A seventh aspect of the invention, relates to a method for driving a current driving type emissive display apparatus as discussed above wherein a voltage between the first feeder and the second feeder is inverted at predetermined intervals.
This invention can realize a direct current caused to flow through a luminescent element, and simultaneously an AC voltage applied between the source and drain terminals of the second switching element causing an alternating current to flow. Additionally, there can be realized a decrease in the deterioration of the second switching element over time due to a DC voltage or a direct current, and simultaneously, the luminous efficiency can be improved and by emitting a luminescent element during both inverting periods of the potential between the first feeder and the second feeder, the power consumption can be reduced.

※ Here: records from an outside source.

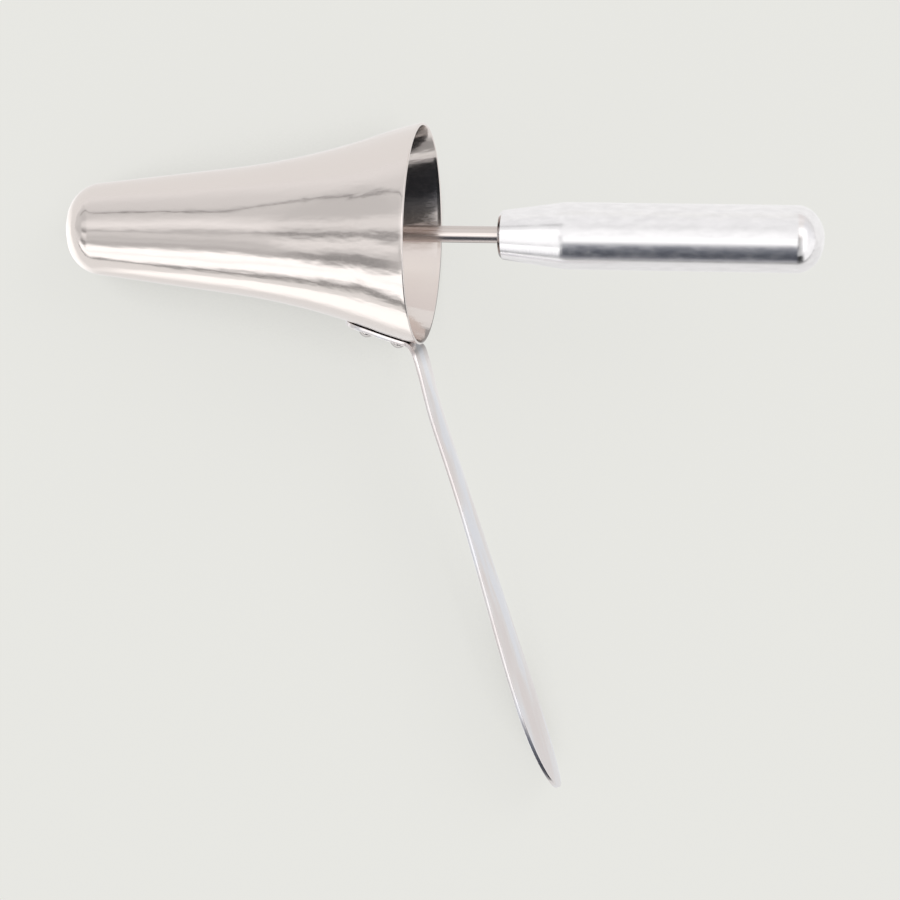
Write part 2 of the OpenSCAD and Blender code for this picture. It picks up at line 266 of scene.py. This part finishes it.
panels["over_funnel"] = add_node(tree, "ShaderNodeMix", {
    0: on_seam.outputs[0], 6: over_funnel.outputs[2], 7: linear(seam_tone)},
    data_type="RGBA").outputs[2]

# Each panel takes over from the one before it between two leans, in degrees
tent = panels["past_tip"]
for name, start, end in (("over_funnel", -66, -60), ("over_grip", -26, -20), ("in_mouth", 5, 8),
                         ("past_grip", 22, 38)):
    share = add_node(tree, "ShaderNodeMapRange", {0: lean, 1: radians(start), 2: radians(end)},
                     interpolation_type="SMOOTHSTEP")
    tent = add_node(tree, "ShaderNodeMix", {0: share.outputs[0], 6: tent, 7: panels[name]},
                    data_type="RGBA").outputs[2]
mirrored = add_node(tree, "ShaderNodeLightPath").outputs["Is Glossy Ray"]
plain = add_node(tree, "ShaderNodeBackground", {"Color": linear(background)})
panelled = add_node(tree, "ShaderNodeBackground", {"Color": tent, "Strength": tent_light})
both = add_node(tree, "ShaderNodeMixShader", {
    0: mirrored, 1: plain.outputs[0], 2: panelled.outputs[0]})
add_node(tree, "ShaderNodeOutputWorld", {"Surface": both.outputs[0]})
bpy.context.scene.world = studio

lamp_light, lamp_spread, lamp_from = 0.62, radians(35), Vector((0.9, 0.75, 1.0))
lamp_data = bpy.data.lights.new("soft_lamp", "SUN")
lamp_data.energy = lamp_light
lamp_data.angle = lamp_spread
lamp = bpy.data.objects.new("soft_lamp", lamp_data)
lamp.rotation_euler = lamp_from.to_track_quat("Z", "Y").to_euler()
lamp.visible_glossy = False
bpy.context.scene.collection.objects.link(lamp)

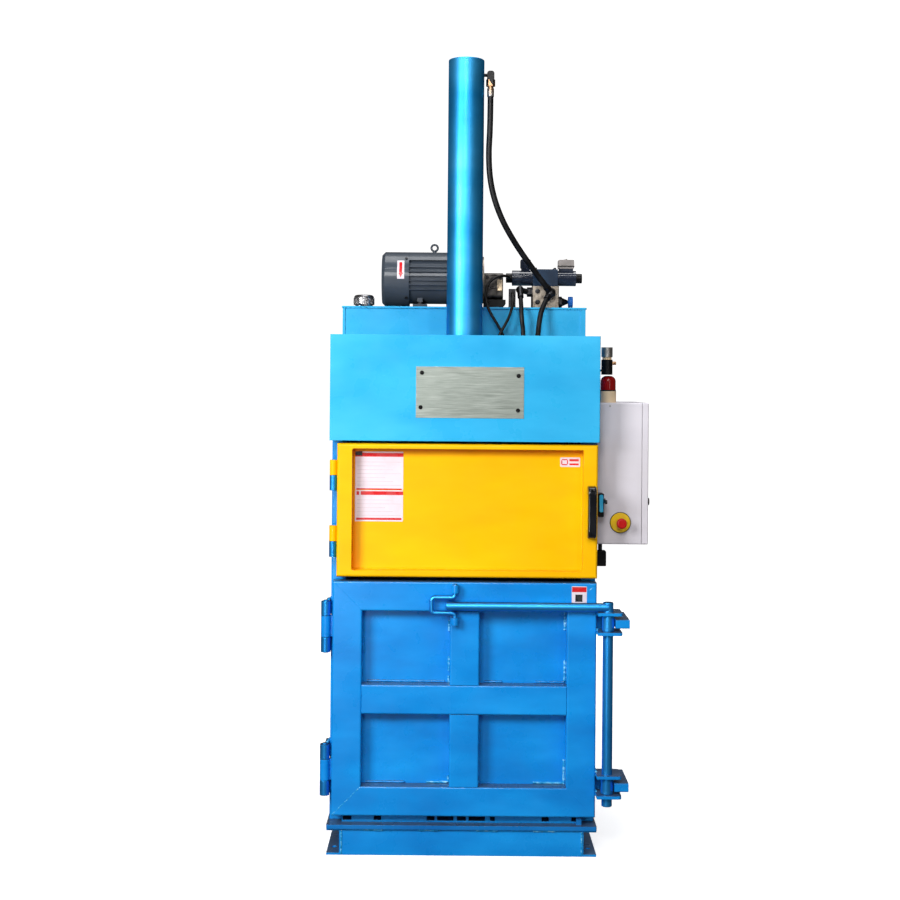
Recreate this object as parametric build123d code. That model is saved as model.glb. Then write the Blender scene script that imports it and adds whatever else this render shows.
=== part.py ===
from build123d import *
import math
import os

# A small upright recycling baler for card and film. A hydraulic cylinder on top pushes a
# platen down through a box of walls. Waste goes in at the upper door, and the finished
# bale comes out at the lower one.
# Sizes are millimetres. The origin is the middle of the four floor anchor holes, on the
# floor. X points right, Y to the back and Z up.

# Body shell
BODY_HALF = 372
BODY_FRONT = -276
BODY_REAR = 330
CHAMBER_HALF = 330
WALL = 5
POST_DEPTH = 60
TUBE_WALL = 4
TUBE_CORNER = 5

RIB_HEIGHTS = (300, 560, 820, 1080, 1320)
RIB_SIZE = 50

# Base
RAIL_HEIGHT = 74
RAIL_WEB_X = 340
RAIL_WEB = 6
SHELF_HALF = 376
SHELF_TOP = 86
SHELF_FRONT = -330
FLOOR_TOP = 108
FLOOR_FRONT = -300
GROOVE_BOTTOM = 91
ANCHOR_X = 358
ANCHOR_Y = 270
ANCHOR_RADIUS = 7

# Crown, which carries the cylinder
CROWN_BOTTOM = 1392
CROWN_TOP = 1412
CROWN_BEAM_BOTTOM = 1300

# Front cover over the crown
COVER_HALF = 375
COVER_BOTTOM = 1154
COVER_TOP = 1449
COVER_FRONT = -340
COVER_REAR = -262
SHEET = 3
COVER_SCREWS = (1300, 1410)

# Both doors
DOOR_FRONT = -330
DOOR_REAR = -280
FEED_LEFT = -354
FEED_RIGHT = 372
FEED_BOTTOM = 775
FEED_TOP = 1146
FEED_HINGE_X = -365
FEED_HINGE_Y = -314
FEED_HINGE_RADIUS = 10.5
DOOR_LEFT = -363
DOOR_RIGHT = 371
DOOR_BOTTOM = 111
DOOR_TOP = 763
DOOR_TUBE = 82
DOOR_TUBE_REAR = -286
DOOR_HINGE_X = -384
DOOR_HINGE_Y = -300
DOOR_HINGE_RADIUS = 13.5
MID_RAIL_BOTTOM = 394
MIDDLE_STILE_X = 5

# Latch of the lower door
LATCH_X = 401
LATCH_Y = -345
LATCH_RADIUS = 14.5
BAR_Y = -350
BAR_Z = 699
BAR_RADIUS = 12
BAR_END = -49
CATCH_X = -23
CATCH_Y = -347
CATCH_RADIUS = 6
CATCH_REACH = 65

# Cylinder and ram, drawn in
FLANGE_HOLES = [(-68, -68), (-68, 68), (68, -68), (68, 68)]
TUBE_RADIUS = 54
BORE_RADIUS = 45
ROD_RADIUS = 27.5
CYLINDER_TOP = 2288
CAP_BOTTOM = 2268
HEAD_BOTTOM = 1312
TUBE_BOTTOM = 1352
PLATEN_BOTTOM = 1165
RAM_TOP = 2262
RUNNING_FIT = 0.05
UPPER_PORT_Z = 2244
LOWER_PORT_Z = 1366

# Oil tank and the power pack on its lid
TANK_HALF = 376
TANK_FRONT = 116
LID_BOTTOM = 1546
LID_TOP = 1552
MOTOR_Y = 210
MOTOR_Z = 1642
VALVE_Y = 180
VALVE_Z = 1647

# Control box on the right wall
BOX_LEFT = 376
BOX_RIGHT = 522
BOX_FRONT = -256
BOX_REAR = 44
BOX_BOTTOM = 863
BOX_TOP = 1264
BOX_DOOR_X = 503
STOP_X = 443
STOP_Z = 925
LAMP_X = 409
LAMP_Y = -226
LOCK_Y = -228
LOCK_Z = 983

# Hose and cable routes, from one end to the other
MAIN_HOSE_RADIUS = 9
MAIN_HOSE = [
    (73, 0, 2180),
    (73, 0, 2090),
    (68, 2, 2000),
    (76, 8, 1910),
    (104, 22, 1825),
    (146, 42, 1752),
    (202, 72, 1676),
    (252, 103, 1616),
]
LOWER_HOSE_RADIUS = 8
LOWER_HOSE = [
    (254, 102, 1577),
    (238, 82, 1548),
    (229, 70, 1502),
    (225, 52, 1458),
    (213, 30, 1418),
    (182, 9, 1385),
    (136, 0, 1366),
    (90, 0, 1366),
]
RETURN_HOSE_RADIUS = 7
RETURN_HOSE = [
    (174, 106, 1582),
    (175, 84, 1554),
    (176, 72, 1514),
    (182, 78, 1474),
    (182, 78, 1444),
]
CABLE_RADIUS = 4.5
LONG_CABLE = [
    (140, 162, 1647),
    (140, 142, 1647),
    (128, 122, 1650),
    (106, 112, 1648),
    (80, 108, 1634),
    (67, 102, 1608),
    (65, 91, 1574),
    (78, 80, 1534),
    (104, 76, 1494),
    (123, 76, 1460),
    (123, 76, 1428),
]
SHORT_CABLE = [
    (150, 158, 1598),
    (150, 134, 1598),
    (151, 110, 1584),
    (149, 88, 1556),
    (138, 70, 1520),
    (121, 60, 1488),
    (104, 58, 1458),
    (104, 58, 1428),
]
FRONT_PORT = (268, 114, 1598)


def block(x0, x1, y0, y1, z0, z1):
    centre = Pos((x0 + x1) / 2, (y0 + y1) / 2, (z0 + z1) / 2)
    return centre * Box(x1 - x0, y1 - y0, z1 - z0)


def round_x(x0, x1, y, z, radius):
    return Pos((x0 + x1) / 2, y, z) * Rot(0, 90, 0) * Cylinder(radius, x1 - x0)


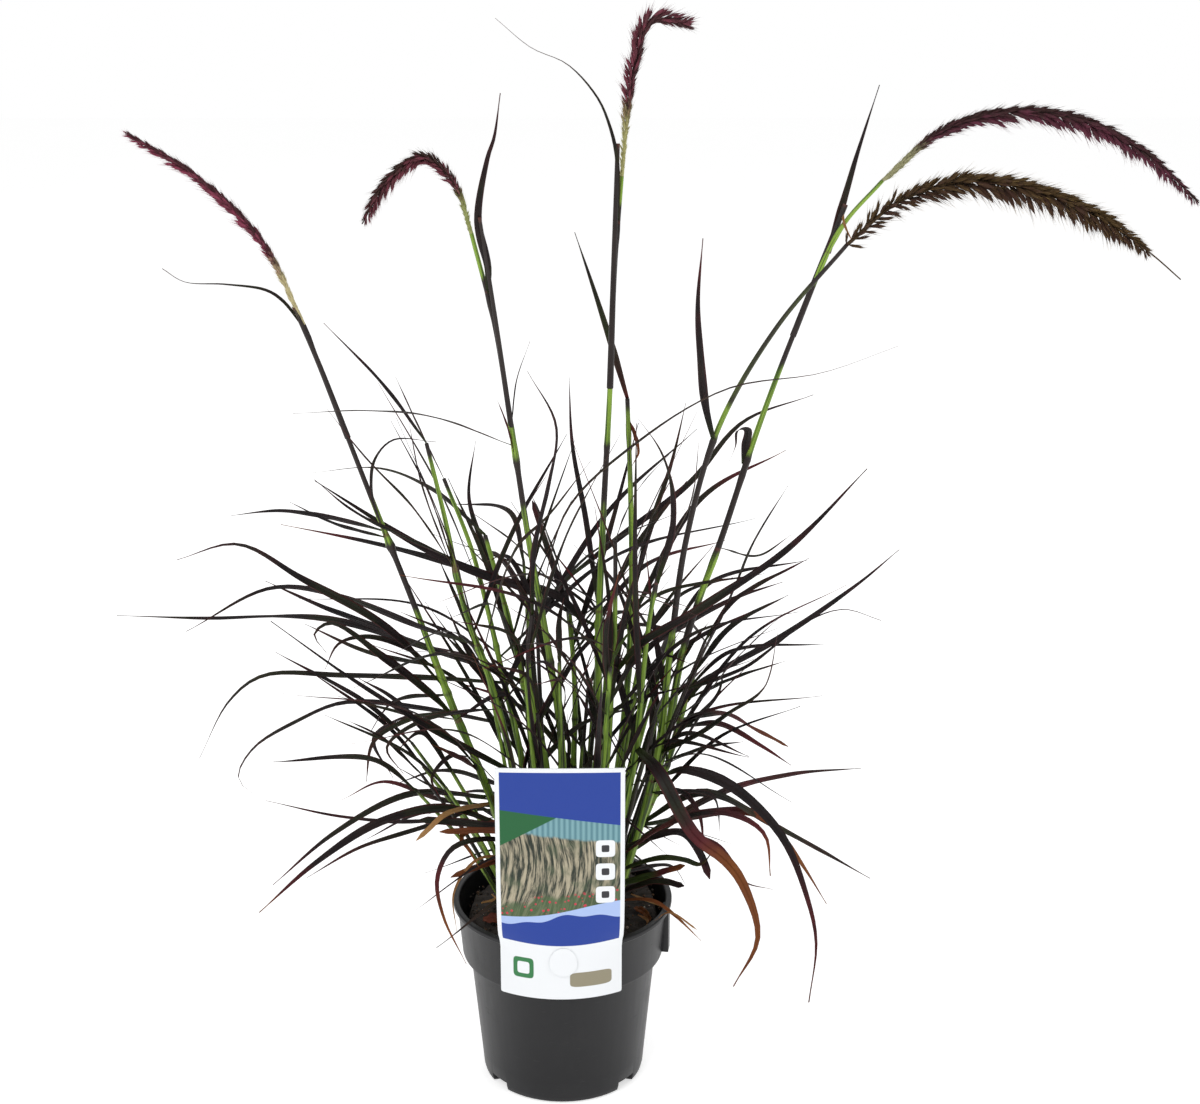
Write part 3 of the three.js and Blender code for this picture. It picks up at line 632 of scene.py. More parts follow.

An eighth aspect of the invention, relates to a method for producing a current driving type emissive display apparatus discussed above, wherein at least one of the rectifiers, the first rectifier, the second rectifier, the third rectifier, and the fourth rectifier consists of a switching element for rectification connected to a gate, a source, or a drain terminal, and wherein the switching element for rectification is formed simultaneously with at least one of the first and the second switching elements.
A ninth aspect of the invention, is a current driving type emissive display apparatus discussed above wherein at least one of the rectifiers, the first rectifier, the second rectifier, the third rectifier, and the fourth rectifier is formed by a PN junction or a PIN junction, and formed simultaneously with at least one of the first and the second switching elements.
This configuration can realize a reduction in the deterioration of the second switching element over time due to a DC voltage or a direct current, and also improvement of the luminous efficiency and reduction in the power consumption by permitting a luminescent element to emit light during both periods of inversion of the potential between the first feeder and the second feeder, without an additional producing process.